One is the "automated assembly line" type of approach where a somewhat simplistic but reasonably well documented process needs to be repeated for every identically/similarly produced dataset. The tasks lend themselves to automation via various tools but the automation and having to stick to a given process makes other exploratory type analyses more difficult to pursue.
The other option are data from tinkerers/innovators. The datasets produced by these scientists are always different from anything that we did before - to an extent that we need to go back to basics and custom develop a unique data processing pipeline. These projects are more fun from a professional point of view but the effort that we have to put in is substantially higher and not always properly recognized/appreciated.

So in the end it all depends on the type of problems that you will need to solve. Especially in this latter case there is no one to compete with (other than a difficulty of actually solving the problem itself)

In both cases I think most analyses that are provided by large scale consortia are somewhat simplistic and typically come up short in unexpected ways. The goal is not to compete with these services by redoing them but to make them actually useful to scientists.

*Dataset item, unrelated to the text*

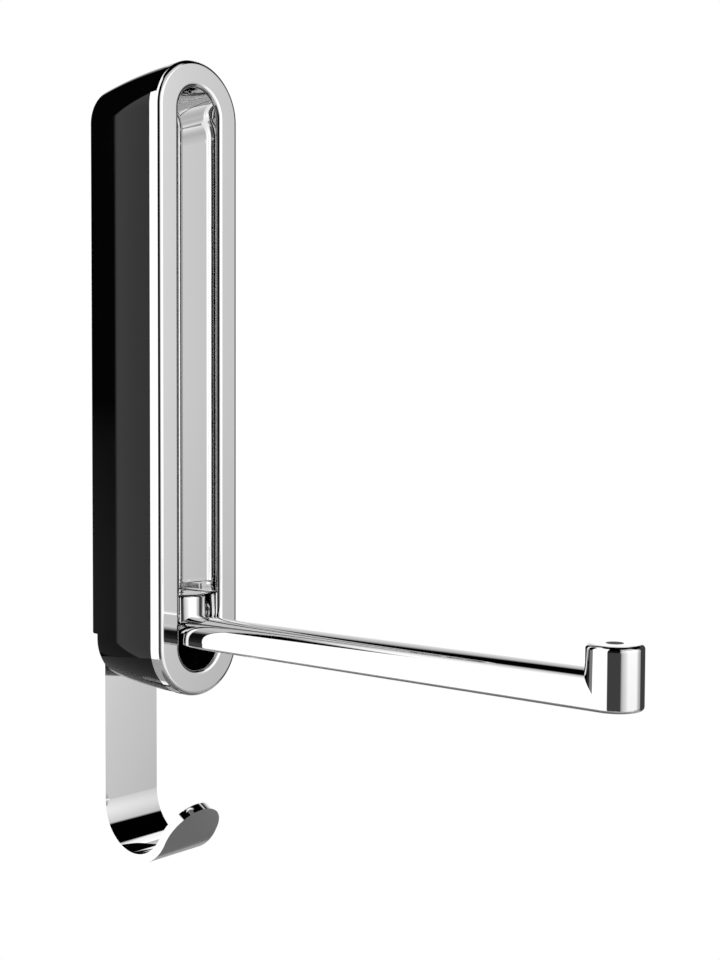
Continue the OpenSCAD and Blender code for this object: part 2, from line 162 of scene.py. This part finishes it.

score 4 · Answer 3 · 2012-01-17

I cannot emphasize enough the points made above. Purchasing whole genome sequence equates to having access to a bioinformatics professional to QC the data, provide further project-specific annotation, provide higher-level analysis, integrate with public databases and datasets as well as orthogonal datasets and clinical information, promote data integrity (backups, archival storage), and build value-added query and visualization strategies. These companies will promise much and will deliver it, but there is usually more work involved when the data arrive than anyone predicted. This has been the case for many commercial software tools, as well; they get the end-user 80% of the way there, but there is still more to do.

One cannot argue that there is not value in what sequencing services provide in terms of analysis. However, I have seen many an investigator get their 2TB disk from a provider only to realize how daunting the task of digging through the data actually is.

score 2 · Answer 4 · 2012-01-17

I fully support Dan and Istvan's answers. I get a lot of data from BGI and the like and there is always an element of re-analysis or further bespoke analysis. The problem with a pay for service is that goals and milestones are negotiated before the analysis and turn-the-crank workflows will only get you so far. Depending of the funding stream and model of your own core you should have much better relationship with your customers to deliver on their needs rather than just what they initially asked for.

You may also be interested in the international group bioinformatics core. Historically we have meet yearly at ISMB and have regular teleconferences. This topic could also be raised at one of these forums.